On Sun, 12 Sep 2004 08:02:42 -0400, Mario Stargard
> wrote:
>Edwin Pawlowski wrote:
>> "Mario Stargard" > wrote in message
>>
>>>Here's the issue: I've made some great barbecue using lump charcoal
>>>(Royal Oak brand) and have thrown soaked wood chips in for the smoke
>>>flavor. Then I got bold and got some hardwood to use in the smoker
>>>wanting to see what that was like.
>>
>>
>> Units like this are designed for use with charcoal. You can add bits of
>> wood, but do it carefully, slowly, and only small pieces at a time. When I
>> say small, I'm talking an inch to one and a half inches around.
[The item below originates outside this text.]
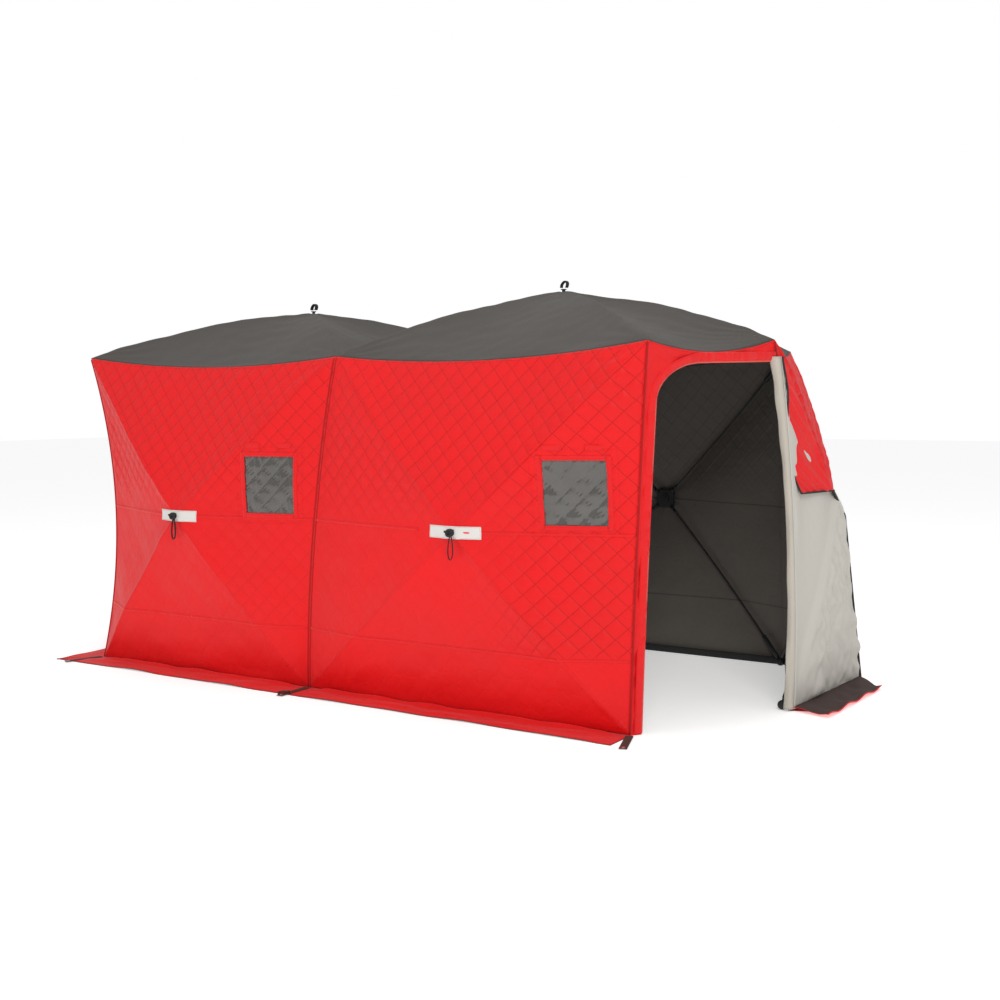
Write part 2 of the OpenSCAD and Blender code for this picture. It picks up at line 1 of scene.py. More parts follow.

Get the
>> wood burning before adding another.
>>
>> What you experienced was creosote from a fire that was smoldering, not
>> burning cleanly. You can also use a burn bucket to get the wood going and
>> just shovel the coals into the firebox of the smoker.
>> Ed
>>
>> http://pages.cthome.net/edhome
>>
>>
>OK, so if I preburn the wood, would I control the temperature using the
>input damper? Or would I try to control the temperature more with the
>fire size?
>
>My pieces are the size you describe.
>
>Mario
I would say a little of both - input damper and fire size. You do not
want heavy smoke coming out of the smokestack.
BTW, you are not putting cold meat on the grill are you? That can
cause problems. Meat should be allowed to get to room temp before you
put it on. Not scientific, but take the meat out of refrig just
before I go out to start the charcoal.